Content in Plato’s Cave: Ersi Sotiropoulos’s “What’s Left of the Night”

By Niko MaragosOctober 26, 2018

Content in Plato’s Cave: Ersi Sotiropoulos’s “What’s Left of the Night”

What’s Left of the Night by Ersi Sotiropoulos

CONSTANTINE PETROU CAVAFY’S three-day adventure in Paris during June 1897 had all the makings of an ambitious literary crossover event. He was a stateless gay Greek poet en flâneur in fin-de-siècle Paris amid the Dreyfus Affair, barely a month after Oscar Wilde left Reading Gaol as a free man. Some beautiful boys were expiring from epic pleasures in the modernized city, while others were furtively making love in Haussmann’s new public toilets. Art was supposedly being made for art’s sake. And, as has been the case since at least the Fourth Crusade, far-flung Greeks, like Jean Moréas (born Ioannis Papadiamantopoulos) and Theodoros Ralli, were afoot — kosmopolítes in the truest sense. To read about that time now, magic and positivism were both flourishing in the capital of the 19th century, waiting for the barbarians of the next. However, none of this Cavafian grist seems to have gone through the poet’s mill: he wrote nothing about his three days in the City of Lights.

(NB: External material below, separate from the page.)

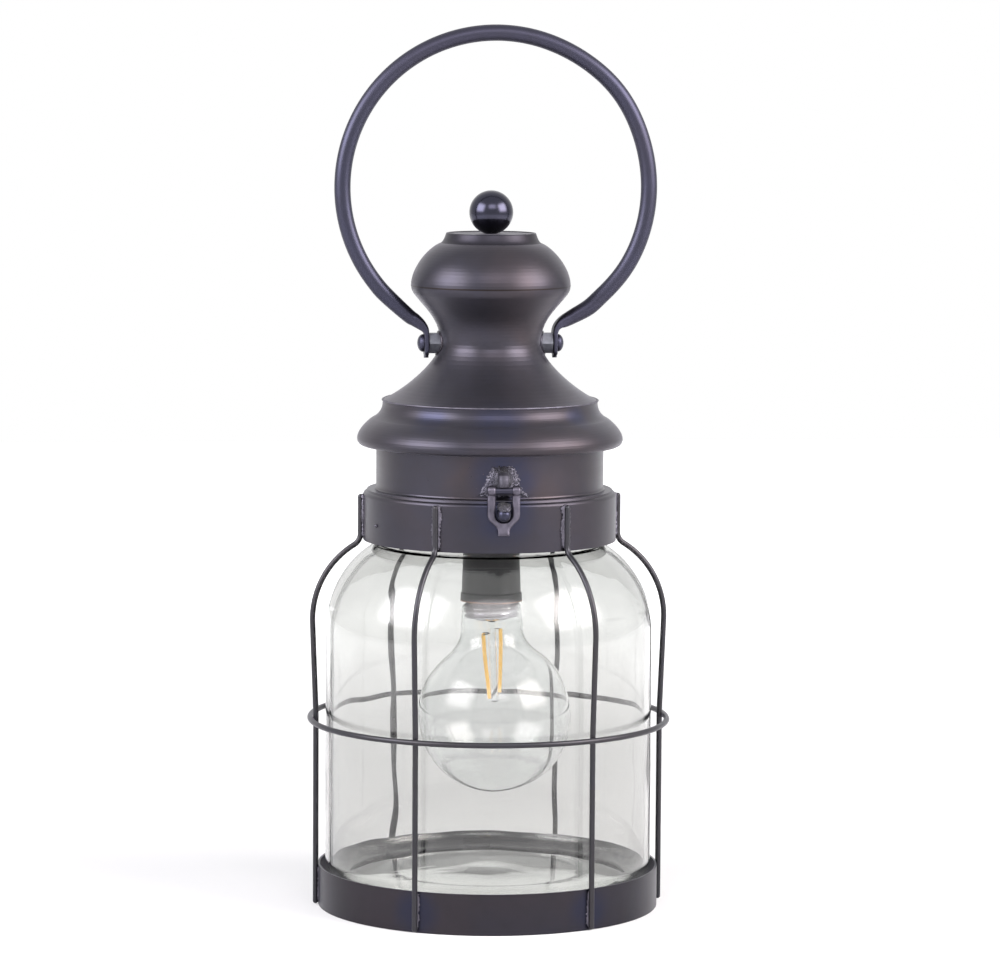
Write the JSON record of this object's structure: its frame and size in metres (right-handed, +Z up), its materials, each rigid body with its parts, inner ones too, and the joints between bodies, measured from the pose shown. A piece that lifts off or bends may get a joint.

It’s an especially intriguing gap in his fragmented biography, and for decades, it needled the curiosity of another Greek writer. Ersi Sotiropoulos (Έρση Σωτηροπούλου), one of Greece’s most prolific and decorated writers of literary fiction, learned about Cavafy’s Parisian trip in 1984, but didn’t begin writing about it until 2009. By 2015, she had filled in the gaps of those three days with this novel, Τι Μένει Από Τι Νύχτα or What’s Left of the Night, which earned Greece’s highest literary awards. More success came in 2017 when the French translation received the Prix Méditerranée Étranger, whose previous winners include Umberto Eco, Orhan Pamuk, and Ismail Kadare. Notably, Sotiropoulos is the fourth woman and only the second Greek to win the award in its 25-year history — a timely and much needed glory for Greece. This past August, after a lost decade, the country nominally emerged from foreign financial conservatorship. How appropriate, then, that this book appears now in English, lovingly translated by Dr. Karen Emmerich, and published by New Vessel Press.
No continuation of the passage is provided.